*What you have to do*. Starting at the line containing "doc.recompute()", copy each line exactly, ending with the line containing "bpy.context.scene.collection.objects.link(empty)". Leave out everything else.

*Task inputs*.
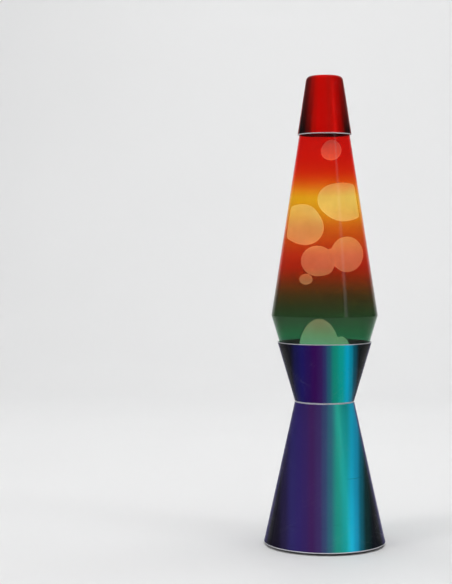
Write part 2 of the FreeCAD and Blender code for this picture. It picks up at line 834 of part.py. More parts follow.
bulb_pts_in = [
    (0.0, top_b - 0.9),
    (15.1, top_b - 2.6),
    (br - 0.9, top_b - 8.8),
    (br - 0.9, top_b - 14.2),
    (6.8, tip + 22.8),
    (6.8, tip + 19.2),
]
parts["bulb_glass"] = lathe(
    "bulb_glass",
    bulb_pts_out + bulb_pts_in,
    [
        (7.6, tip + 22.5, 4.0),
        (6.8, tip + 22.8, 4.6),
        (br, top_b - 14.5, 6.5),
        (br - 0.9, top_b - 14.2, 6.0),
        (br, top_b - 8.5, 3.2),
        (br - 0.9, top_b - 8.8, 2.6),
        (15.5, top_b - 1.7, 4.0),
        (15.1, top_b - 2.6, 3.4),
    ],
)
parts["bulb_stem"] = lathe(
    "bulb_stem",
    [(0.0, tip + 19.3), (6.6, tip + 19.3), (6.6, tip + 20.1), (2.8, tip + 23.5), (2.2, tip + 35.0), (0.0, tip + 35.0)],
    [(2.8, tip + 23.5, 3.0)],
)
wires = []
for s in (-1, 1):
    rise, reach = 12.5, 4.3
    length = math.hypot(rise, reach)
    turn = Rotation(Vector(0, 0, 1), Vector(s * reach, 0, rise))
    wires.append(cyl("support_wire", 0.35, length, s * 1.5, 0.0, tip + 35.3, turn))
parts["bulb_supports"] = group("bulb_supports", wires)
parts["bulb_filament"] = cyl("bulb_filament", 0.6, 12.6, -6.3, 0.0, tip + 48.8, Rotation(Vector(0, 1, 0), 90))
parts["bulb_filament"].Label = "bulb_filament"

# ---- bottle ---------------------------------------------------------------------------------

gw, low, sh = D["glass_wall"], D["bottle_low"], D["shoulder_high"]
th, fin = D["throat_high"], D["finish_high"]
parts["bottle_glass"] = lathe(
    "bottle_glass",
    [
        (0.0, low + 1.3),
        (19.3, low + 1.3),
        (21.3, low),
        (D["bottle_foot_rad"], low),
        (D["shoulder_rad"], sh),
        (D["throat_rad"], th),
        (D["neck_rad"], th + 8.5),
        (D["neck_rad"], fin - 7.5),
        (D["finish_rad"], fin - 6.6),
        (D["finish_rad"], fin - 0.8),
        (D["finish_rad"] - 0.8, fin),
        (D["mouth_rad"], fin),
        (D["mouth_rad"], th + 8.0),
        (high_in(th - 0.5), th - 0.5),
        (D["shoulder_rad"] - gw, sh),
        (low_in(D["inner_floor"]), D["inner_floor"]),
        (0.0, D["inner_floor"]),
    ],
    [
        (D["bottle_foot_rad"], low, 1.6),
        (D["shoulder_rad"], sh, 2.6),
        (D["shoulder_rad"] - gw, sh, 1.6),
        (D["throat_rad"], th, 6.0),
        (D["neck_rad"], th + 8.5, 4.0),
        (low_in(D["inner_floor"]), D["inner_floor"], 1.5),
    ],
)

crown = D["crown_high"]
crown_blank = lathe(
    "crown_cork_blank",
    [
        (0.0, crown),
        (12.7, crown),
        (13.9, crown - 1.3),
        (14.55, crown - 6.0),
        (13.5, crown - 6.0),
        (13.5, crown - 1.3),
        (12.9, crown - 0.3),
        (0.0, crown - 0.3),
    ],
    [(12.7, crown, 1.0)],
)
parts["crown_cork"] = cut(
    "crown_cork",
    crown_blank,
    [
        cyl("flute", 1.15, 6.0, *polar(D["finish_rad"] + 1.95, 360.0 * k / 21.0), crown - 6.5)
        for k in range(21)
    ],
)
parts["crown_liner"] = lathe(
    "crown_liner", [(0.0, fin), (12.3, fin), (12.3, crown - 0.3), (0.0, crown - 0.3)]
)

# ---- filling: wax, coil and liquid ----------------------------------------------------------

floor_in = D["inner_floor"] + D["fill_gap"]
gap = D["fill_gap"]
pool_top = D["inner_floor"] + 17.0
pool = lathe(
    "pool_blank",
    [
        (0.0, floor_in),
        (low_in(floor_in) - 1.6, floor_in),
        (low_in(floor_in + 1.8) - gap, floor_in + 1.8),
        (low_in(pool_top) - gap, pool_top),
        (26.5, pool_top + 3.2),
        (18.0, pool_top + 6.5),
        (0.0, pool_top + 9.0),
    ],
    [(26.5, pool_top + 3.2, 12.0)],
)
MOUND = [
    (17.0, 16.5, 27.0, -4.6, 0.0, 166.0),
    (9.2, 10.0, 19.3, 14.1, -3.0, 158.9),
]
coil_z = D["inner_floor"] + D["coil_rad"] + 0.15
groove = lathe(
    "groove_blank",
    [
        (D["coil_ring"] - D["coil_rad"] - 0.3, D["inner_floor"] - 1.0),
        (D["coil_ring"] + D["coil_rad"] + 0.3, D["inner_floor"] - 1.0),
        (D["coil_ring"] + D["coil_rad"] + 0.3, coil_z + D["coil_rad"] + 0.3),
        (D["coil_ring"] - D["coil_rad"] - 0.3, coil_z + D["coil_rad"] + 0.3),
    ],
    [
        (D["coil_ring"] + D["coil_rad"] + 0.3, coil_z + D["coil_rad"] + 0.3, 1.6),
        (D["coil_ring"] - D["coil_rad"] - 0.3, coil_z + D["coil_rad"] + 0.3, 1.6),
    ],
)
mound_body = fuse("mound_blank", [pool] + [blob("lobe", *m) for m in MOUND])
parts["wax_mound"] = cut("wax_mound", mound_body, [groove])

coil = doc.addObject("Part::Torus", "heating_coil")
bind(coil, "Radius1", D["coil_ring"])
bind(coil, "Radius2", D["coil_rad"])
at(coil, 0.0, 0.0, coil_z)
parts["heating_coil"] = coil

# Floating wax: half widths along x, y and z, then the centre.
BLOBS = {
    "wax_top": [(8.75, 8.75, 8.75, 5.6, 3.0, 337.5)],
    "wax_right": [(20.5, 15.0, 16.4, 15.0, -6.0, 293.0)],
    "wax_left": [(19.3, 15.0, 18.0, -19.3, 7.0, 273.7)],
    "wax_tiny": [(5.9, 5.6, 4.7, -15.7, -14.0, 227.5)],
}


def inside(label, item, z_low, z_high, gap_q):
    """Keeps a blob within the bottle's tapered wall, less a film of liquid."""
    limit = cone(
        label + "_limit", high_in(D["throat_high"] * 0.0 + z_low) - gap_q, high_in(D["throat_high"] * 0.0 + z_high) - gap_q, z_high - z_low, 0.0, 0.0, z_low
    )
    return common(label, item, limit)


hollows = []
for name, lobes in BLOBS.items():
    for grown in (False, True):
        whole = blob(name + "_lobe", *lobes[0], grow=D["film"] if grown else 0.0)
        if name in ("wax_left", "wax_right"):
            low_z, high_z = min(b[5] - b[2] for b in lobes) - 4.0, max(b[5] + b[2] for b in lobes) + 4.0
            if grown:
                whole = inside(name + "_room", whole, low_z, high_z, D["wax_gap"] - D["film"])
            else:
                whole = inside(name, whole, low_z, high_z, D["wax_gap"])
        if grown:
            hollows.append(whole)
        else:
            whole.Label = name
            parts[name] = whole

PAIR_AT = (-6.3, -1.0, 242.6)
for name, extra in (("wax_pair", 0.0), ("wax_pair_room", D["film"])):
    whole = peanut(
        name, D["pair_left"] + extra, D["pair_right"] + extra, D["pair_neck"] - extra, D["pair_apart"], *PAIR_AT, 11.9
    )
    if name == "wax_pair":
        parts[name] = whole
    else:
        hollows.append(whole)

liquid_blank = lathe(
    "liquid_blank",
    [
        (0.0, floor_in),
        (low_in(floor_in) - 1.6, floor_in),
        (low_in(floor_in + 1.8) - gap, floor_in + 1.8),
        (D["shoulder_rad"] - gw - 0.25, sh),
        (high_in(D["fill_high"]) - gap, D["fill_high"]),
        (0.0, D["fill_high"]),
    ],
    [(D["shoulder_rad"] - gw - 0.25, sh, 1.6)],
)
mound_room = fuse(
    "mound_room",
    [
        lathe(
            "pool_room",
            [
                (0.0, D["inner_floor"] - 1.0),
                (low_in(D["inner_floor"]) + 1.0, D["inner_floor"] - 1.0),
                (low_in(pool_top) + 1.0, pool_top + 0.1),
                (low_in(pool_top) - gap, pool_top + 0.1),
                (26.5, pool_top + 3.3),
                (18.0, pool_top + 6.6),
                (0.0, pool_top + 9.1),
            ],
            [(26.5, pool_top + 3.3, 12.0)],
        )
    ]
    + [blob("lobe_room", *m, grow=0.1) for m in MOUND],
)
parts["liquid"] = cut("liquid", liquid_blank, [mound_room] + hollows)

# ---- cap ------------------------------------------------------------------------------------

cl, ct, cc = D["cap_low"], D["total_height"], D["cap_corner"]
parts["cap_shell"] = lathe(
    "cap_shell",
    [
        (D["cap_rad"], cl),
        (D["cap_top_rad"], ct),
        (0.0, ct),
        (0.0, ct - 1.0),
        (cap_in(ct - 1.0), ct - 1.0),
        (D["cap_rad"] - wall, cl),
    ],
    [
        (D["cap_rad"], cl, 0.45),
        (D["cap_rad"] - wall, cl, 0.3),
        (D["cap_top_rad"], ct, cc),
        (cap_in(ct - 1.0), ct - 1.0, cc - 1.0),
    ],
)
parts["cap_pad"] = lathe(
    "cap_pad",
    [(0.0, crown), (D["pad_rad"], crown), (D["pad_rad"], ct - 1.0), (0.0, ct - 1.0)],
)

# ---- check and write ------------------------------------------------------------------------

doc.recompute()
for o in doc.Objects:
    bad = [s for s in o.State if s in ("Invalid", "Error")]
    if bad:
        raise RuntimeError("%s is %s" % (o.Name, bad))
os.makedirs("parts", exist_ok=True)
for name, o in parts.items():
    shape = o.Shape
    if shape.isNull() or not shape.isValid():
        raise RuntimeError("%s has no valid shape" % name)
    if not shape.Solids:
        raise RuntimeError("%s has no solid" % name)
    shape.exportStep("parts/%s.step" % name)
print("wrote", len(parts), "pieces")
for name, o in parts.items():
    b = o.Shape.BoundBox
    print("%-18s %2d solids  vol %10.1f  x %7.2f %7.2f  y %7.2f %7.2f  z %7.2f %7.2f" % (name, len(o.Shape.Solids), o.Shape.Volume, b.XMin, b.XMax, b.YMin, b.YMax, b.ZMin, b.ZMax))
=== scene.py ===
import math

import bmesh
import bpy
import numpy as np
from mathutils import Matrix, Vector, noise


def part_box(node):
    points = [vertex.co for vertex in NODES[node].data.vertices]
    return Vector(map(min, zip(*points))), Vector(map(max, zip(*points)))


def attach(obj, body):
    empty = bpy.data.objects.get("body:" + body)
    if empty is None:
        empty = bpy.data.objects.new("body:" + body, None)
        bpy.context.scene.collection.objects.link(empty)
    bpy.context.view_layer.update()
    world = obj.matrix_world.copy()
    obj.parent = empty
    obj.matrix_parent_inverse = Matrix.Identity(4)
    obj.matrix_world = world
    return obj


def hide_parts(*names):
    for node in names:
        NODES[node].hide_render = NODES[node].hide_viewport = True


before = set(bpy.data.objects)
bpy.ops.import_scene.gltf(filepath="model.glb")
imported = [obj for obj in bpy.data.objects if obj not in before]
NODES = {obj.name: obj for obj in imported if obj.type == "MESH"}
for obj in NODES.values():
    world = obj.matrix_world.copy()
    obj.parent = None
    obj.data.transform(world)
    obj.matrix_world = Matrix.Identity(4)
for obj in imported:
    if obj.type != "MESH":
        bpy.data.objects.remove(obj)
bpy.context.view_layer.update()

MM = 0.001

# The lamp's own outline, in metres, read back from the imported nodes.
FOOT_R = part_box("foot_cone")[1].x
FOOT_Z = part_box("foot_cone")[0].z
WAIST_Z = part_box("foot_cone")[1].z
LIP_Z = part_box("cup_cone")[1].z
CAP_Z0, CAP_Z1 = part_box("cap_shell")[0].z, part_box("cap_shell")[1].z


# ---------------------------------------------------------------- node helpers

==

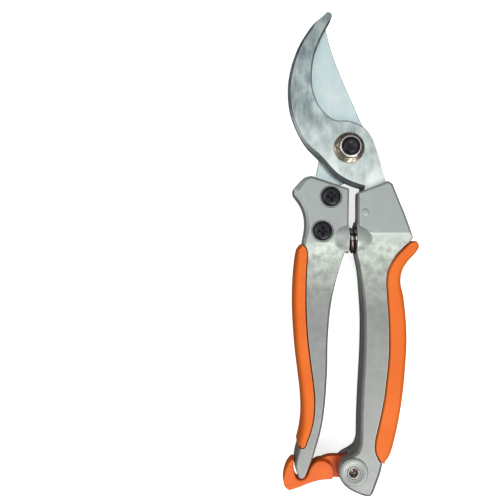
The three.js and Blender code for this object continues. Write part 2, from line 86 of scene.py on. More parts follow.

*Finished exercise*.
doc.recompute()
for o in doc.Objects:
    bad = [s for s in o.State if s in ("Invalid", "Error")]
    if bad:
        raise RuntimeError("%s is %s" % (o.Name, bad))
os.makedirs("parts", exist_ok=True)
for name, o in parts.items():
    shape = o.Shape
    if shape.isNull() or not shape.isValid():
        raise RuntimeError("%s has no valid shape" % name)
    if not shape.Solids:
        raise RuntimeError("%s has no solid" % name)
    shape.exportStep("parts/%s.step" % name)
print("wrote", len(parts), "pieces")
for name, o in parts.items():
    b = o.Shape.BoundBox
    print("%-18s %2d solids  vol %10.1f  x %7.2f %7.2f  y %7.2f %7.2f  z %7.2f %7.2f" % (name, len(o.Shape.Solids), o.Shape.Volume, b.XMin, b.XMax, b.YMin, b.YMax, b.ZMin, b.ZMax))
=== scene.py ===
import math

import bmesh
import bpy
import numpy as np
from mathutils import Matrix, Vector, noise


def part_box(node):
    points = [vertex.co for vertex in NODES[node].data.vertices]
    return Vector(map(min, zip(*points))), Vector(map(max, zip(*points)))


def attach(obj, body):
    empty = bpy.data.objects.get("body:" + body)
    if empty is None:
        empty = bpy.data.objects.new("body:" + body, None)
        bpy.context.scene.collection.objects.link(empty)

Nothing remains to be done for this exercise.